On Mon, May 21, 2012 at 03:18:38PM -0500, Christoph Lameter wrote:
 > On Mon, 21 May 2012, Dave Jones wrote:
 > 
 > > On Mon, May 21, 2012 at 12:39:19PM -0700, Linus Torvalds wrote:
 > >
 > >  > But there's not a lot of recent stuff. The thing that jumps out is Mel
 > >  > Gorman's recent commit cc9a6c8776615 ("cpuset: mm: reduce large
 > >  > amounts of memory barrier related damage v3"), which has a whole new
 > >  > loop with that scary mpol_cond_put() usage. And there's we had
 > >  > problems with vma merging..
 > >  >
 > >  > Dave, how recent is this problem? Have you already tried older kernels?
 > >
 > > I tried bisecting, but couldn't find a 'good' kernel.
 > > I Went back as far as 3.0, before that I kept running into compile failures.
 > > Newer gcc/binutils really seems to dislike 2.6.x now.
 > 
 > Well binary distro kernels are available that allow easy testing. Will try
 > with what I got here. I have reproduced it with 3.4 so far.
 >
 > Its always an mput on a freed memory policy. Slub recovery keeps my system
 > up at least. I just get the errors dumped to dmesg.
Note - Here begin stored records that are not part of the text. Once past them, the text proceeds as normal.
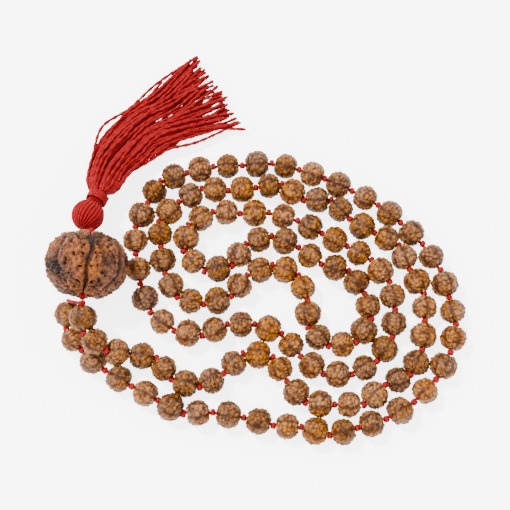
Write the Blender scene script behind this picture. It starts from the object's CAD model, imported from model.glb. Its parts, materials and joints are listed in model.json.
import json
import math
import random

import bmesh
import bpy
import numpy as np
from mathutils import Matrix, Vector, noise


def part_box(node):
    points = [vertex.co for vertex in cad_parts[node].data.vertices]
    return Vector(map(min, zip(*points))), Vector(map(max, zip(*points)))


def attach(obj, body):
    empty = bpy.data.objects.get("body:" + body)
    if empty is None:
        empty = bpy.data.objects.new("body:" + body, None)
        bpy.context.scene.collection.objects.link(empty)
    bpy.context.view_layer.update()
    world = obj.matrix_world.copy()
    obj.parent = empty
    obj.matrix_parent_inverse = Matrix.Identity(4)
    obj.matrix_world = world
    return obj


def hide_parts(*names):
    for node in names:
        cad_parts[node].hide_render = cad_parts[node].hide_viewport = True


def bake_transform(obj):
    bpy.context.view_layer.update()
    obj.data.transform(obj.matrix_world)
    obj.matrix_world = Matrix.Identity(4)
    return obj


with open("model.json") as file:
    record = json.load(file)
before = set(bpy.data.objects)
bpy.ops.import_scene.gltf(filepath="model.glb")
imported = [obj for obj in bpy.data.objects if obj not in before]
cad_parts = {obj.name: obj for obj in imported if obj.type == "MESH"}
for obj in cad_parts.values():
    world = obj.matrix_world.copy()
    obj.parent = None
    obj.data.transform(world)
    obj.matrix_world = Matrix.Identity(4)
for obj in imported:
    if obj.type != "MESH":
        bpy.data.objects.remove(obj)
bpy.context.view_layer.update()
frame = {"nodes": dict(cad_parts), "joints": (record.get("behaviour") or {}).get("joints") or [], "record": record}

bl_info = {
    "name": "Mala prayer beads",
    "version": (1, 0, 0),
    "blender": (4, 5, 0),
    "location": "View3D > Sidebar > Mala",
    "description": "Seed beads on a knotted red cord, with a guru bead and a tassel",
    "category": "Add Mesh",
}

MM = 0.001
JOINTS = {joint["name"]: joint for joint in frame["joints"]}
BODIES = frame["record"]["behaviour"]["bodies"]
LINK_BODIES = ["link_1", "link_2", "link_3", "link_4"]
LOOKED_AT = Vector((-0.19, -4.78, 4.0)) * MM
KEY_FROM = Vector((-0.75, 0.62, 1.45))
BEAD_STEP = 9 * MM  # from one bead's middle to about the next one's

# The bare cord past the first bead bends up, then across to the knot under the guru bead
FIRST_BEND = Vector((-56.69, -19.48, 5.5)) * MM
SECOND_BEND = Vector((-57.39, -20.78, 10.6)) * MM

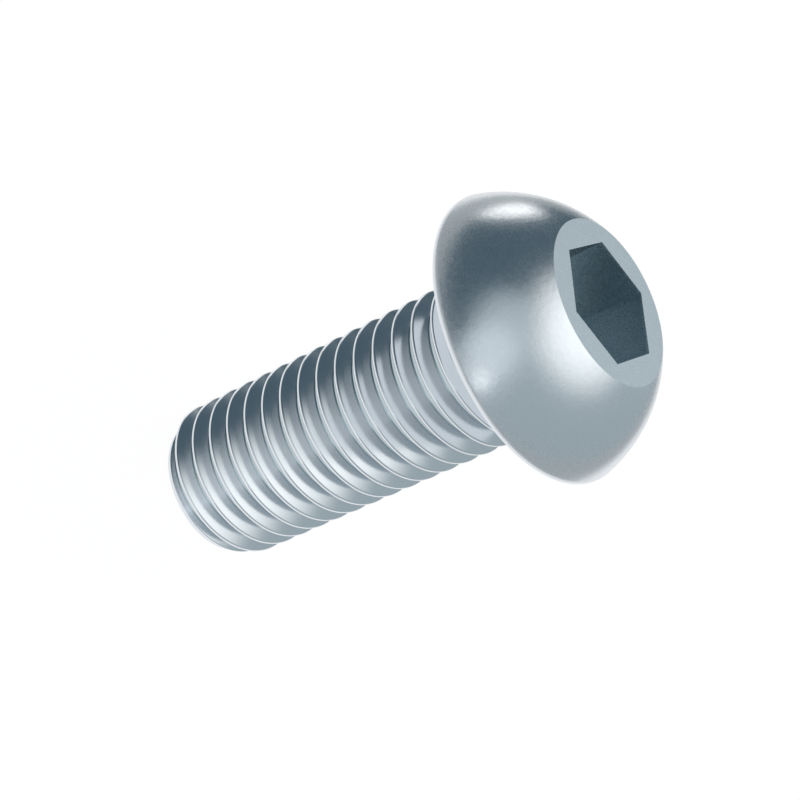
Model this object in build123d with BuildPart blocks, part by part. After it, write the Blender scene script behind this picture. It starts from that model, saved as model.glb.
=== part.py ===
from build123d import *

import os
from math import atan2, ceil, degrees, sqrt

# Button head socket screw, M12 x 30, with a hexagon socket and thread up to the head.
# Units are millimetres. The screw stands on its tip: +Z runs up the screw's axis and
# out of the socket, and the origin is the middle of the bearing face under the head.

# Shank
length = 30.0  # from the bearing face to the tip
neck_diameter = 10.8  # plain blank between the thread and the head
neck_length = 2.75
shoulder_length = 0.3  # slope from the crests down to the neck
neck_bevel = 0.5  # where the neck meets the bearing face

# Thread, right-hand: one V-groove that winds up the shank and runs out at the shoulder
thread_diameter = 11.86  # over the crests, a little under the nominal 12
pitch = 1.75
crest_width = 0.22
groove_depth = 0.42
groove_turn = 35.0  # angle from +X at which the groove starts and ends

# Tip
tip_diameter = 10.1  # flat end
tip_chamfer = 1.35  # length of the cone behind it

# Head
head_diameter = 21.0
head_height = 6.5
top_flat_diameter = 12.0
rim_height = 0.4  # bearing face to the start of the dome
edge_bevel = 0.2  # lower edge of the rim

# Hexagon socket
socket_size = 8.1  # across the flats
socket_depth = 4.3
socket_turn = 30.0  # turns the hexagon so that a corner faces -Y

# Sizes that follow from those above
thread_radius = thread_diameter / 2
neck_radius = neck_diameter / 2
tip_radius = tip_diameter / 2
head_radius = head_diameter / 2
flat_radius = top_flat_diameter / 2

# The groove is as wide as a pitch less one crest. Its cutter follows the same flanks on
# past the crests, to half a crest from its next turn, and leaves above the shoulder.
groove_radius = thread_radius - groove_depth
groove_half = (pitch - crest_width) / 2
cutter_half = groove_half + crest_width / 4
cutter_radius = groove_radius + groove_depth * cutter_half / groove_half
groove_start = neck_length + shoulder_length + pitch - cutter_half
turns = ceil((length + cutter_half - groove_start) / pitch) + 1

# The dome is part of a sphere about the axis, through the rim and the edge of the flat
dome_centre = (flat_radius**2 + head_height**2 - head_radius**2 - rim_height**2) / (
    2 * (head_height - rim_height)
)
dome_radius = sqrt(flat_radius**2 + (head_height - dome_centre) ** 2)
dome_start = degrees(atan2(rim_height - dome_centre, head_radius))
dome_end = degrees(atan2(head_height - dome_centre, flat_radius))

# One turn of the groove
with BuildPart() as groove:
    with BuildLine():
        turn = Helix(pitch, pitch, groove_radius)
    with BuildSketch(Plane.XZ):
        with BuildLine():
            lower_flank = Line((groove_radius, 0), (cutter_radius, -cutter_half))
            outside = Line(lower_flank @ 1, (cutter_radius, cutter_half))
            Line(outside @ 1, lower_flank @ 0)
        make_face()
    sweep(path=turn, is_frenet=True)

with BuildPart() as screw:
    # Tip, shank, neck and head, turned about Z as on a lathe
    with BuildSketch(Plane.XZ) as profile:
        with BuildLine():
            tip_face = Line((0, -length), (tip_radius, -length))
            tip_cone = Line(tip_face @ 1, (thread_radius, tip_chamfer - length))
            shank = Line(tip_cone @ 1, (thread_radius, -neck_length - shoulder_length))
            shoulder = Line(shank @ 1, (neck_radius, -neck_length))
            neck = Line(shoulder @ 1, (neck_radius, 0))
            bearing = Line(neck @ 1, (head_radius, 0))
            rim = Line(bearing @ 1, (head_radius, rim_height))
            dome = CenterArc((0, dome_centre), dome_radius, dome_start, dome_end - dome_start)
            top_flat = Line(dome @ 1, (0, head_height))
            Line(top_flat @ 1, tip_face @ 0)
        make_face()
        chamfer(profile.vertices().sort_by_distance(bearing @ 1)[0], edge_bevel)
        chamfer(profile.vertices().sort_by_distance(neck @ 1)[0], neck_bevel)
    revolve(axis=Axis.Z)

    # Thread, cut turn by turn from the shoulder to past the tip
    with Locations([(0, 0, -groove_start - pitch * i) for i in range(turns)]):
        add(groove.part, rotation=(0, 0, groove_turn), mode=Mode.SUBTRACT)

    # Socket, pressed into the flat
    with BuildSketch(Plane.XY.offset(head_height)):
        RegularPolygon(socket_size / 2, 6, major_radius=False, rotation=socket_turn)
    extrude(amount=-socket_depth, mode=Mode.SUBTRACT)

os.makedirs("parts", exist_ok=True)
screw.part.label = "screw"
export_step(screw.part, "parts/screw.step")
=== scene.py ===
# %% [markdown]
# # A button head socket screw, M12 x 30
#
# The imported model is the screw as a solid: tip, shank, neck, domed head and socket,
# with a thread of the right pitch that is kept shallow to save triangles. This
# notebook makes the same screw again as one finished mesh with the thread at its
# full depth, gives it a plated finish, and sets up the floor, light and camera.
#
# Everything is in metres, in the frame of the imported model. The screw stands on
# its tip, +Z runs up its axis, and the origin is under the head.

from math import atan2, ceil, cos, hypot, pi, radians, sin, sqrt, tan

import bmesh
import bpy
from mathutils import Matrix, Vector


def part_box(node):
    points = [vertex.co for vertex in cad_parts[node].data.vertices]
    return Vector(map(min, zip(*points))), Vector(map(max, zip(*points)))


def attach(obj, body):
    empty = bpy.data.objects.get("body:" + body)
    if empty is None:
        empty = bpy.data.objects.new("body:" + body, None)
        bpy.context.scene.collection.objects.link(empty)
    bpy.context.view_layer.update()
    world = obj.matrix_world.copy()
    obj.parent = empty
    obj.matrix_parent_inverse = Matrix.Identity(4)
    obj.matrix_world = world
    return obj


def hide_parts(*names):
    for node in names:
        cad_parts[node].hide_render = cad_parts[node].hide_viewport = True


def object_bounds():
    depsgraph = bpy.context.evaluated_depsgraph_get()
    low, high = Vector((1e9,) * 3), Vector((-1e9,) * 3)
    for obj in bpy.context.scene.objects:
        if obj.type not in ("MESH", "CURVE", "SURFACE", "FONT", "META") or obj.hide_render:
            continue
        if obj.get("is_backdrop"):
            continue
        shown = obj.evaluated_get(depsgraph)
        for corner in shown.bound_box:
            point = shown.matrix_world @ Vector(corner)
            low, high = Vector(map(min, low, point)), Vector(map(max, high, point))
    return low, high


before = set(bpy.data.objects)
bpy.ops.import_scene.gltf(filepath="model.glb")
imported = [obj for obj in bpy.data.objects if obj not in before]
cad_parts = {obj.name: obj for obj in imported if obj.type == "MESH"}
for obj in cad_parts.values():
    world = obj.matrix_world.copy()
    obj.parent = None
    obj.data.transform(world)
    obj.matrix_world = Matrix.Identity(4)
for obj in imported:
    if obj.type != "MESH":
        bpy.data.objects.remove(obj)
cad_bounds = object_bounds()
low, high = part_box("screw")
print("packed screw from", [round(c * 1000, 2) for c in low], "mm")
print("               to", [round(c * 1000, 2) for c in high], "mm")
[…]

interesting. after it's happened 1-2 times for me, it seems things get really
corrupted, and I start seeing spinlock errors, and soft lockup messages, then hard lockup.
 
 > Is there any way to get the trinity tool to stop when the kernel writes
 > errors to dmesg?

hmm, I added a test a while ago to stop when /proc/sys/kernel/tainted changes,
but maybe that broke. I'll take a look.  (Of course if you start the tool
after already tainted, it'll ignore it).

 >  That way I could see the parameters passed to mbind?

It does create log files in the current dir with the parameters used.
You should be able to grep for the pid that caused the actual oops.